Recessed LED under-cabinet lighting is an excellent choice as it is concealed within the cabinetry and focused on the centre of work surface itself.

Another way to earn some lighting points would be to use a curved track system on the ceiling. If there is the opportunity, use a great pendent light over an eating area to highlight and pronounce the space. Even the best kitchen designers suggest working alongside a lighting specialist to determine the best solution for each individual project.

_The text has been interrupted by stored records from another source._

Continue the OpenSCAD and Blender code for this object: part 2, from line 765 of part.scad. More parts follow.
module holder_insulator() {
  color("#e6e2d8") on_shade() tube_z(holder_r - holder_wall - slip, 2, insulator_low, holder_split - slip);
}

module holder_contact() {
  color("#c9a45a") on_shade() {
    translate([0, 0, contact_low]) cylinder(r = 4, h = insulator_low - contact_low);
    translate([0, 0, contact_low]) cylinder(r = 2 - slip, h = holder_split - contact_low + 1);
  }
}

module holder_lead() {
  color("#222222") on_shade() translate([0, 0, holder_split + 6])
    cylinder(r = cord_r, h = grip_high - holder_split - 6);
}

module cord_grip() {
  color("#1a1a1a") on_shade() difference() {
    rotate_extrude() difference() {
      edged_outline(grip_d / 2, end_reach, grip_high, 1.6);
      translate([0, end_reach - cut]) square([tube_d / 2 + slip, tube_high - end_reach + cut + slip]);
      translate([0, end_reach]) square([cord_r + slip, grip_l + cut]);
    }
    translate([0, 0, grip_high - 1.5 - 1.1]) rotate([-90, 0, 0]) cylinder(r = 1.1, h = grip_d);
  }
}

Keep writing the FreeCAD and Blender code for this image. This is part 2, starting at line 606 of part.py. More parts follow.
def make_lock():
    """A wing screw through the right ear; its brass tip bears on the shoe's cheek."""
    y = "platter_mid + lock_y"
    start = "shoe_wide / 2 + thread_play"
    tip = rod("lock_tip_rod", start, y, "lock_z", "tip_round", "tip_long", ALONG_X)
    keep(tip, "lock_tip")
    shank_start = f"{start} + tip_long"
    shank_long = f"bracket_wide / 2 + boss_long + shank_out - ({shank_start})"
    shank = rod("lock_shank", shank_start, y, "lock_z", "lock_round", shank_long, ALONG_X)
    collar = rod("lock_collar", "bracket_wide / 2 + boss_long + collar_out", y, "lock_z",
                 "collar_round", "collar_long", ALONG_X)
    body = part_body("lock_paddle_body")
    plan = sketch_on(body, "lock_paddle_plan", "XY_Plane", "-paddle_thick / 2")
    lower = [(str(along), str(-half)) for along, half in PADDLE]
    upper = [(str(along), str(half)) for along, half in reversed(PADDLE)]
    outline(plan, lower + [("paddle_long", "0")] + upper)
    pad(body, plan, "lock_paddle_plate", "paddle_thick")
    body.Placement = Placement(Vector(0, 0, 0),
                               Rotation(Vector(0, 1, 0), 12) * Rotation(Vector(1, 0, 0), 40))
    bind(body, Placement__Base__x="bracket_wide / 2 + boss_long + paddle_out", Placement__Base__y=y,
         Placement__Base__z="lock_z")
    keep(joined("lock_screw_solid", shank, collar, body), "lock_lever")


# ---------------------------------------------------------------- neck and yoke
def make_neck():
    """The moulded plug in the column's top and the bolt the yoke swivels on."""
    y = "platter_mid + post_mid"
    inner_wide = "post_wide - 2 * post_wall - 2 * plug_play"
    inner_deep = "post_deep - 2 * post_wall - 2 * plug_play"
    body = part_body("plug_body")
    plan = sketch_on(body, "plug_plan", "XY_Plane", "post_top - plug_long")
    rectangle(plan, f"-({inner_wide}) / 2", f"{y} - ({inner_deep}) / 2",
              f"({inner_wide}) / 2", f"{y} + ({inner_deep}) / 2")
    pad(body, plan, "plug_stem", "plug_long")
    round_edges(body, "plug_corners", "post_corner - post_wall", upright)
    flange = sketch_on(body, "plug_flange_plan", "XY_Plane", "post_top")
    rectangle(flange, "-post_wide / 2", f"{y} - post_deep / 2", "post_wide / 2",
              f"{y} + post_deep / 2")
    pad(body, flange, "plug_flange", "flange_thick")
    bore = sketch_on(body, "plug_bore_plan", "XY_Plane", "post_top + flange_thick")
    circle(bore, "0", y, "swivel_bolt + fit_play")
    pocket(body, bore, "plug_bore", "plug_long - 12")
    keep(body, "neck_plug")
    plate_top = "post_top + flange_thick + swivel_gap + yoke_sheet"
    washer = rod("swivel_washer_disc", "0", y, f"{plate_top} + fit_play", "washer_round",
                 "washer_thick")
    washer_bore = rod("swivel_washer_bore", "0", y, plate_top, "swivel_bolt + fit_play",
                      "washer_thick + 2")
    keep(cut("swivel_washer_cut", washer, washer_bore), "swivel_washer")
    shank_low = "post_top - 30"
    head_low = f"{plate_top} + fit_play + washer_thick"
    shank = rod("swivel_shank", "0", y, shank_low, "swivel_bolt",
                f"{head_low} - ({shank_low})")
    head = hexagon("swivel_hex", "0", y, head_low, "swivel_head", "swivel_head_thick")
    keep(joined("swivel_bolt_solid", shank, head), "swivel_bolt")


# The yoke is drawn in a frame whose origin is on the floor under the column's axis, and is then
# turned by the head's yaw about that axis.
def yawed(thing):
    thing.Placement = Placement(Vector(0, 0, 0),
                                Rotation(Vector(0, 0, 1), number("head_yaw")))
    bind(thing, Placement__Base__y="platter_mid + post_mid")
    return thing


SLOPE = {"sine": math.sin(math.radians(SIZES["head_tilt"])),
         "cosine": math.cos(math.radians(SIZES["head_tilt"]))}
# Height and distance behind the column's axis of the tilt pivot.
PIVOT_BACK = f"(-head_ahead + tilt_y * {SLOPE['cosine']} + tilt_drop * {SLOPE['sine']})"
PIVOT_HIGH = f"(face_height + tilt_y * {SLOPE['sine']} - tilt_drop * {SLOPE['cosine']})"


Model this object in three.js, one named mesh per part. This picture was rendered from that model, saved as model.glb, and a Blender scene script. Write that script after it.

It’s important to analyze the use of the space and determine where small appliances are stored, cutlery and utensils are accessed, and how it all functions together from morning to night. - Corey S. Klassen AKBD

Choose compact, space-saving appliances

Now for the fun part... choosing appliances! There are numerous high efficiency, sleek appliances that will allow individuals with small kitchens to have the same luxuries as those with large kitchens. Small kitchens of the past had no choice but to squeeze in standard 30-inch width ranges, 33-inch wide refrigerators, and 24-inch wide dishwashers, leaving little space for prep, cooking and storage. That has all changed with compact space-saving appliances.

Take Fisher & Paykel for example, they have a 24-inch gas range, a single-drawer dishwasher that could be mounted under the sink, and a 31-inch wide refrigerator. LG and AEG Electrolux also have small capacity appliances. No longer are there compromises when going smaller and not only will the symmetry and balance be brought back to the design, but the valuable storage capacity is returned to the small kitchen. A few tips from the NKBA for increasing counter space include keeping your cooktop and oven in the same area, and building your microwave into the cabinetry. Keep all small appliances stored in either an appliance garage or pantry to maintain a clutter- free workspace.

Before you christen your kitchen with a martini party, don’t forget to add your personal touch – something as simple as a white vase of pussy willow branches, a metallic bowl filled with shiny red apples or a platter of vibrant green artichokes can be the perfect finishing touch to your new and improved small kitchen design.